Political observers will tell you that, while Nader’s tenure in office, particularly this year, has been focused, he has not been doctrinaire.
When compromise was called for, he compromised. When he concluded he had to, he even walked away: Notably, from a biomass – woodchips to electricity – project in the Pony Farm Business Park he had energetically advocated, when local opposition burgeoned in 2007. “We really needed to move on,” he said.
And when it surfaced this fall that three police officers may have had improper relations with young women while on duty, Nader sought to discharge the matter quickly with a review by the county District Attorney’s Office.
But when concern continued, it would have been unlike him to stonewall.
Instead, he brought in the Delaware County district attorney for a more in-depth, independent review by an entity with no ties to city police. That is still ongoing.
His one regret? “In the beginning, I would have reached out more to some of the Common Council members.” His first two years were rocky, but things settled down considerably in the last two years.
Through it all, however, he nudged matters forward, particularly the Bresee’s project, which will turn the downtown anchor into 20 apartments, two penthouses on the top floor, and retail and office space at street level.
It will replace the deteriorated back of the building with an expanded and landscaped Wall Street parking lot by Library Park, and will renovate the former telephone exchange on Deitz Street and contiguous buildings.

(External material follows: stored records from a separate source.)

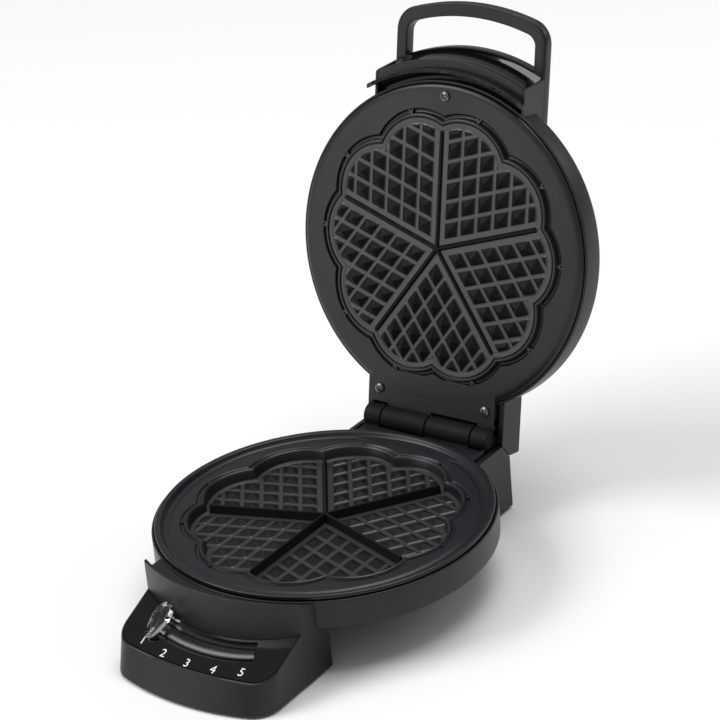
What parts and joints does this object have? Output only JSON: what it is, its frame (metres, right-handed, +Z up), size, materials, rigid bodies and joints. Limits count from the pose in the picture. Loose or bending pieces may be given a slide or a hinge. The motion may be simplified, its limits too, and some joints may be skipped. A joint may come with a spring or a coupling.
{
  "type": "waffle maker",
  "caption": "Round household waffle maker shown open: heart-pattern plates in black housings, hinged lid with loop handle, control box with temperature slider.",
  "frame": {"origin": "centre of the open machine's bounding box, on the surface it stands on", "axes": "+Z up, -Y towards the user (control box), +Y towards the hinge, +X to the user's right; rest pose is the lid fully open"},
  "size_m": [0.214, 0.364, 0.3138],
  "materials": {
    "black_shell": "fine satin moulded heat-proof plastic",
    "black_gloss": "high gloss",
    "non_stick_coating": "cast aluminium under dark grey non-stick coating",
    "steel": "satin",
    "clear_plastic": "clear, polished",
    "rubber": "matte",
    "inner_plastic": "plain moulded",
    "lamp_lens": "translucent red"
  },
  "bodies": {
    "base": {"base_housing": "black_shell", "box_cover": "black_shell", "box_cover_screw_1": "steel", "box_cover_screw_2": "steel", "control_panel": "black_gloss", "cord_gland": "rubber", "foot_front_left": "rubber", "foot_front_right": "rubber", "foot_rear_left": "rubber", "foot_rear_right": "rubber", "hinge_pin": "steel", "lower_element": "steel", "lower_heat_shield": "steel", "lower_plate": "non_stick_coating", "lower_plate_screw_1": "steel", "lower_plate_screw_2": "steel", "lower_plate_screw_3": "steel", "lower_plate_screw_4": "steel", "rear_cover": "black_shell", "rear_cover_screw_1": "steel", "rear_cover_screw_2": "steel", "sensor_bulb": "steel", "slider_rail": "black_gloss", "terminal_block": "inner_plastic", "thermal_fuse": "inner_plastic", "thermostat_body": "inner_plastic"},
    "lid": {"handle": "black_shell", "handle_screw_1": "steel", "handle_screw_2": "steel", "lid_housing": "black_shell", "upper_element": "steel", "upper_heat_shield": "steel", "upper_plate": "non_stick_coating", "upper_plate_screw_1": "steel", "upper_plate_screw_2": "steel", "upper_plate_screw_3": "steel"},
    "slider": {"temperature_knob": "clear_plastic", "slider_carriage": "inner_plastic", "pilot_lamp": "lamp_lens"},
    "thermostat_lever": {"thermostat_arm": "inner_plastic"}
  },
  "joints": [
    {"name": "lid_hinge", "type": "hinge", "parent": "base", "child": "lid", "pos_m": [0, 0.09198, 0.0525], "axis": [1, 0, 0], "range_deg": [0, 101.9]},
    {"name": "temperature_slide", "type": "hinge", "parent": "base", "child": "slider", "pos_m": [0, -0.04795, 0.07359], "axis": [0, -0.4066, 0.9136], "range_deg": [0, 32.4]},
    {"name": "thermostat_turn", "type": "hinge", "parent": "base", "child": "thermostat_lever", "pos_m": [0, -0.12497, 0.03932], "axis": [0, -0.4066, 0.9136], "range_deg": [0, 98.2]}
  ],
  "couplings": [
    {"joint": "thermostat_turn", "follows": "temperature_slide", "ratio": 3.03}
  ]
}
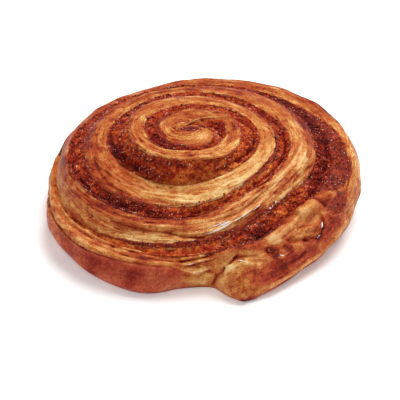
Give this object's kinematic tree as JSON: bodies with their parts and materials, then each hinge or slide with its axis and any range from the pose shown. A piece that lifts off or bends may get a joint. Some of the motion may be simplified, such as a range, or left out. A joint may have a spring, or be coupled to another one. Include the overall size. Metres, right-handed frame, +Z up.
{
  "type": "cinnamon roll",
  "caption": "Round laminated pastry: a dough strip coiled in a stepped spiral with a dark cinnamon filling in the groove between its turns and a folded tail at the front.",
  "frame": {"origin": "middle of the roll's bounding box on the flat underside that it stands on", "axes": "+Z up, -Y towards the front where the tail is folded over, +X to the right seen from the front"},
  "size_m": [0.1152, 0.1162, 0.0381],
  "materials": {
    "dough": "baked laminated dough, golden to red-brown, thinly glazed",
    "filling": "dark granular cinnamon and sugar, moist"
  },
  "bodies": {
    "root": {"dough": "dough", "filling": "filling"}
  },
  "joints": []
}
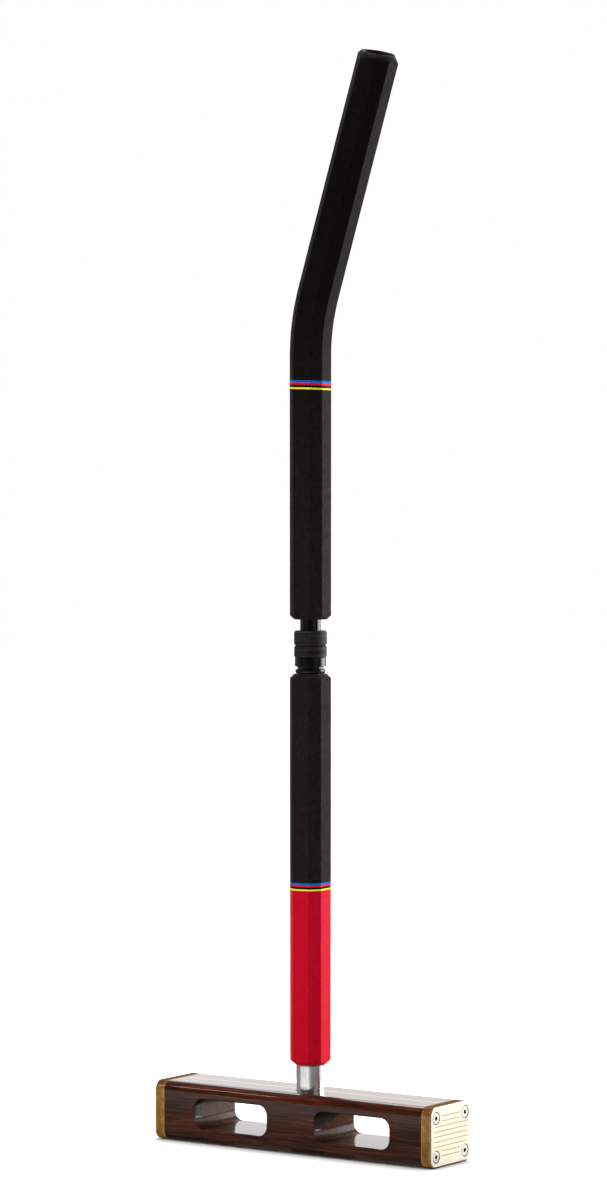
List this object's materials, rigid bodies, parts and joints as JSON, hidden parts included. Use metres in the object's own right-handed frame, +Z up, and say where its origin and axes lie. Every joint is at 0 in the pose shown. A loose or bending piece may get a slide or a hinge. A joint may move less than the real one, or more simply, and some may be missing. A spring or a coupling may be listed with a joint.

At points, Nader – a parttime mayor – was in daily conversations with Bernier on the project.
A particularly welcome breakthrough came in 2008 when Bloomfield•Schon, a Cincinnati developer that had just completed Cayuga Place in downtown Ithaca, agreed to take the project on.
“We weren’t sure we could get a quality developer,” he said.
After Jan. 1, Nader plans to extract himself completely from elected politics – “I think I have to” – both as a candidate and behind the scenes.
As time goes on, however, the former Opportunities for Otsego president is determined to remain active in civic life, as he has been all his life.
Regrets (and advice for his successor): “I spent too much time on collective bargaining. We have good people to do that.”
Still, John S. Nader leaves office with a sense of satisfaction, professional and personal.
“I’ve been very lucky,” he said. “Everything I’ve wanted to do I’ve been able to do, in academe and elective office. I’ve been very lucky.”